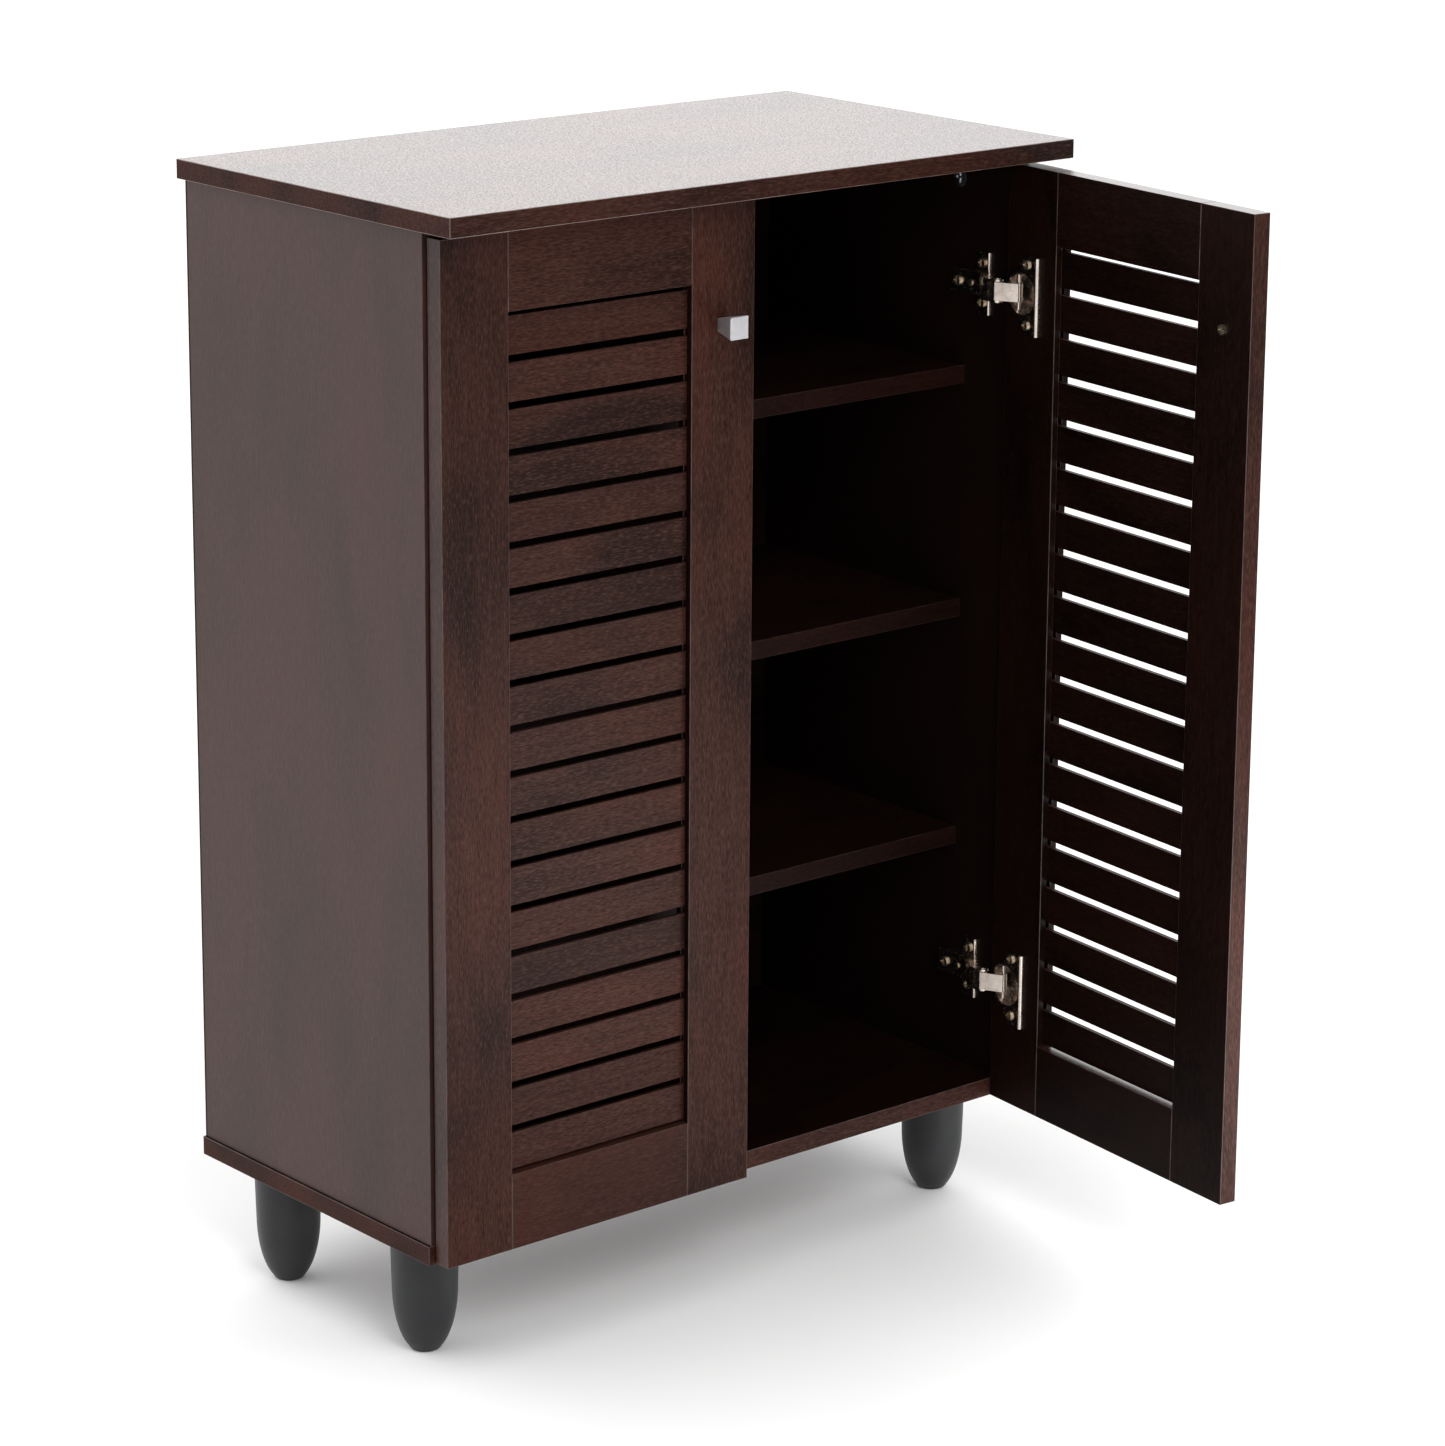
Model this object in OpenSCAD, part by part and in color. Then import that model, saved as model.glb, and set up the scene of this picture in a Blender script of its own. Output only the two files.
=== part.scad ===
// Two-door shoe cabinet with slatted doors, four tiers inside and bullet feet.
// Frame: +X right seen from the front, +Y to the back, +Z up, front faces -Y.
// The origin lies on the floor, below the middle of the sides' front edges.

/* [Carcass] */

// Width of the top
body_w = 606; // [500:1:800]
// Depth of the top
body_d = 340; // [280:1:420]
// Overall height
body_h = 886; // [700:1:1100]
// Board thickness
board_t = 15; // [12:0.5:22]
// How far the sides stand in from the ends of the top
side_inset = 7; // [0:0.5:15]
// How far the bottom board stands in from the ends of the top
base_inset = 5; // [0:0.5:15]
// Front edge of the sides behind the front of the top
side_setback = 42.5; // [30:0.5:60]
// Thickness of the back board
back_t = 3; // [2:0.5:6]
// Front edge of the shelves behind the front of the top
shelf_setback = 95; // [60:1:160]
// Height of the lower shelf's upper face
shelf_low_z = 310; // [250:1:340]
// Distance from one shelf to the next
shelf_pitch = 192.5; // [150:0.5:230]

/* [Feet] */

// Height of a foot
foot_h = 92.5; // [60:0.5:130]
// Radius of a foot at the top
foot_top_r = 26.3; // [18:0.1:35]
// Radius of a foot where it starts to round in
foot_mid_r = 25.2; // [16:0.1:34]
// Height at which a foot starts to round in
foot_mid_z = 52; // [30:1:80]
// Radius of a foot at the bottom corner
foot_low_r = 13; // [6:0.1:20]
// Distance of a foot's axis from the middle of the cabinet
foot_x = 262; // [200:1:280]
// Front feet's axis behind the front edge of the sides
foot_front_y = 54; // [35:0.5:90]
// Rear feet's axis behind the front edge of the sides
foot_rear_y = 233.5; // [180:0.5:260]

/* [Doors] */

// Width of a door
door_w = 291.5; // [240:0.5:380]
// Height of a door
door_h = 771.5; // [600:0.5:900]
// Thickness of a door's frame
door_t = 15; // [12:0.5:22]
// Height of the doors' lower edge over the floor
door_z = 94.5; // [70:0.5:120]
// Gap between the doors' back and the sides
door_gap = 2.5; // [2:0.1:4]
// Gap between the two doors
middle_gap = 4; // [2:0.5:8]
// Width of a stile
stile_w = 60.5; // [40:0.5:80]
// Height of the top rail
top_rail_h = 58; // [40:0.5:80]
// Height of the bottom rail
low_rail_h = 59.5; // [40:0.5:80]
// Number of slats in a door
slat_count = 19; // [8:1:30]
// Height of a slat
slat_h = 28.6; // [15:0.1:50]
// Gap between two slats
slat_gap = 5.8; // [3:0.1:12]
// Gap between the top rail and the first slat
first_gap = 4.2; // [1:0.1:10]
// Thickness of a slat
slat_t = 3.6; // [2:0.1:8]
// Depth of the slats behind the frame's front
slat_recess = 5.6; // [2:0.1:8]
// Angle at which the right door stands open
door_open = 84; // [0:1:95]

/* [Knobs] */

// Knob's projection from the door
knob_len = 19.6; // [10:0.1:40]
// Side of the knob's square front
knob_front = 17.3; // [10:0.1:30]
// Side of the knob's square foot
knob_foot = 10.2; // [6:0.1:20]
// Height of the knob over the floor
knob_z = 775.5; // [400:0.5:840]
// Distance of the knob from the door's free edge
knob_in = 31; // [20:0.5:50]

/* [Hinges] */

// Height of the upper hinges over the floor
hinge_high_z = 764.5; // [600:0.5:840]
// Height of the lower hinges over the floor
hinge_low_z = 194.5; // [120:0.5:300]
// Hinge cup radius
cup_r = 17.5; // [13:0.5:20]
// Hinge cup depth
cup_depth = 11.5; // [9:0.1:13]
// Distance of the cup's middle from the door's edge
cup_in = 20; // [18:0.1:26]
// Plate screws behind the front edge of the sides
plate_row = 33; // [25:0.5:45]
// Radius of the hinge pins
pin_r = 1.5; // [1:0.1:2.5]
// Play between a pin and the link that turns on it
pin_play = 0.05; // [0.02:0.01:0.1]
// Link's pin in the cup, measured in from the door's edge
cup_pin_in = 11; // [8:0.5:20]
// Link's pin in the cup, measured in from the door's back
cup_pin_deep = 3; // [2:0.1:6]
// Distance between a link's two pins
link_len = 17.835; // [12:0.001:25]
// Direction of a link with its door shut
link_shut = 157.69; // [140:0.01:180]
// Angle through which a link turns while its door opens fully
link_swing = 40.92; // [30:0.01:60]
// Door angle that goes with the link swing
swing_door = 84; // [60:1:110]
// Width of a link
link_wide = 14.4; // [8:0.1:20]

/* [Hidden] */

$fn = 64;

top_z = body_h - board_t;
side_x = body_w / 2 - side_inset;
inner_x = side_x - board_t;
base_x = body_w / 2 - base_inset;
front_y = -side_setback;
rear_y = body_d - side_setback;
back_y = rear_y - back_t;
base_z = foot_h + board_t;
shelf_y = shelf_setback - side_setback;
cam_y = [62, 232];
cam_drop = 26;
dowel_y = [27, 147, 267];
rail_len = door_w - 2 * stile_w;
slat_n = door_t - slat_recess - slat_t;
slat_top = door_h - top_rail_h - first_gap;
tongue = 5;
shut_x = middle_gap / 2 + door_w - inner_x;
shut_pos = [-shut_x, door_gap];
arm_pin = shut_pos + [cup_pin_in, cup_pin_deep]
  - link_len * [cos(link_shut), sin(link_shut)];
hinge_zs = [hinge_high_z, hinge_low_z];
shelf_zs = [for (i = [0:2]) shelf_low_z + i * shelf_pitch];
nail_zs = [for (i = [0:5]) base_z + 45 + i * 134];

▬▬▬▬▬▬

#### Objective
Select from the material above each line in which the string "that" appears, and list those lines.

#### Task result
Model this object in OpenSCAD, part by part and in color. Then import that model, saved as model.glb, and set up the scene of this picture in a Blender script of its own. Output only the two files.
// Play between a pin and the link that turns on it
// Door angle that goes with the link swing